What is being asked
Quote, without change, all of the lines that follow.

Recorded information
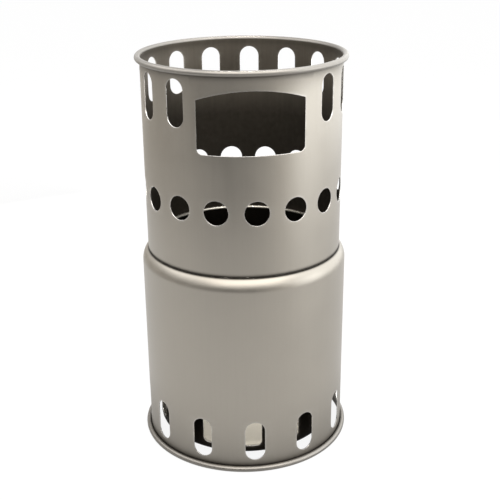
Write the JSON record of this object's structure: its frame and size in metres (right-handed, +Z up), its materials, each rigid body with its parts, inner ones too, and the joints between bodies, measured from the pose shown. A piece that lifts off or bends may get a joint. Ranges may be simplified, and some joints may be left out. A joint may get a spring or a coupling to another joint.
{
  "type": "backpacking wood stove",
  "caption": "Cylindrical sheet-titanium camp stove of three stacked shells: slotted base, firebox hanging in it, and pot stand with round air holes, vent slots and arched feed window.",
  "frame": {"origin": "middle of the base's foot, on the ground", "axes": "+Z up along the shells' common axis, -Y towards the middle of the feed window, +X to the right as seen from the window's side"},
  "size_m": [0.0958, 0.0958, 0.177],
  "materials": {
    "base_sheet": "bare titanium sheet, bead-blasted to an even satin warm grey",
    "firebox_sheet": "bare titanium sheet, satin warm grey with faint upright draw marks",
    "pot_stand_sheet": "bare titanium sheet, bead-blasted to an even satin warm grey"
  },
  "bodies": {
    "base": {"base": "base_sheet"},
    "firebox": {"firebox": "firebox_sheet"},
    "pot_stand": {"pot_stand": "pot_stand_sheet"}
  },
  "joints": [
    {"name": "firebox_lift", "type": "slide", "parent": "base", "child": "firebox", "axis": [0, 0, 1], "range_m": [0, 0.1]},
    {"name": "pot_stand_lift", "type": "slide", "parent": "base", "child": "pot_stand", "axis": [0, 0, 1], "range_m": [0, 0.12]}
  ]
}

Result for this exercise
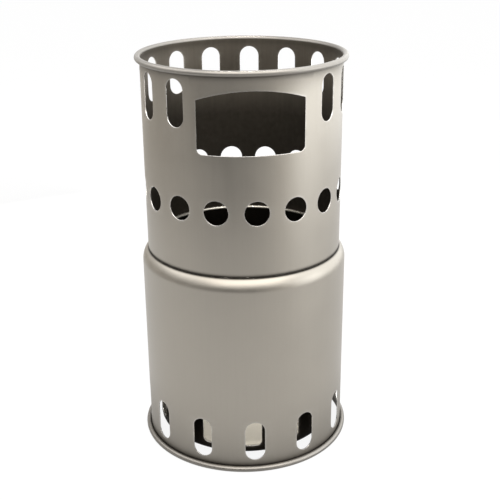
Write the JSON record of this object's structure: its frame and size in metres (right-handed, +Z up), its materials, each rigid body with its parts, inner ones too, and the joints between bodies, measured from the pose shown. A piece that lifts off or bends may get a joint. Ranges may be simplified, and some joints may be left out. A joint may get a spring or a coupling to another joint.
{
  "type": "backpacking wood stove",
  "caption": "Cylindrical sheet-titanium camp stove of three stacked shells: slotted base, firebox hanging in it, and pot stand with round air holes, vent slots and arched feed window.",
  "frame": {"origin": "middle of the base's foot, on the ground", "axes": "+Z up along the shells' common axis, -Y towards the middle of the feed window, +X to the right as seen from the window's side"},
  "size_m": [0.0958, 0.0958, 0.177],
  "materials": {
    "base_sheet": "bare titanium sheet, bead-blasted to an even satin warm grey",
    "firebox_sheet": "bare titanium sheet, satin warm grey with faint upright draw marks",
    "pot_stand_sheet": "bare titanium sheet, bead-blasted to an even satin warm grey"
  },
  "bodies": {
    "base": {"base": "base_sheet"},
    "firebox": {"firebox": "firebox_sheet"},
    "pot_stand": {"pot_stand": "pot_stand_sheet"}
  },
  "joints": [
    {"name": "firebox_lift", "type": "slide", "parent": "base", "child": "firebox", "axis": [0, 0, 1], "range_m": [0, 0.1]},
    {"name": "pot_stand_lift", "type": "slide", "parent": "base", "child": "pot_stand", "axis": [0, 0, 1], "range_m": [0, 0.12]}
  ]
}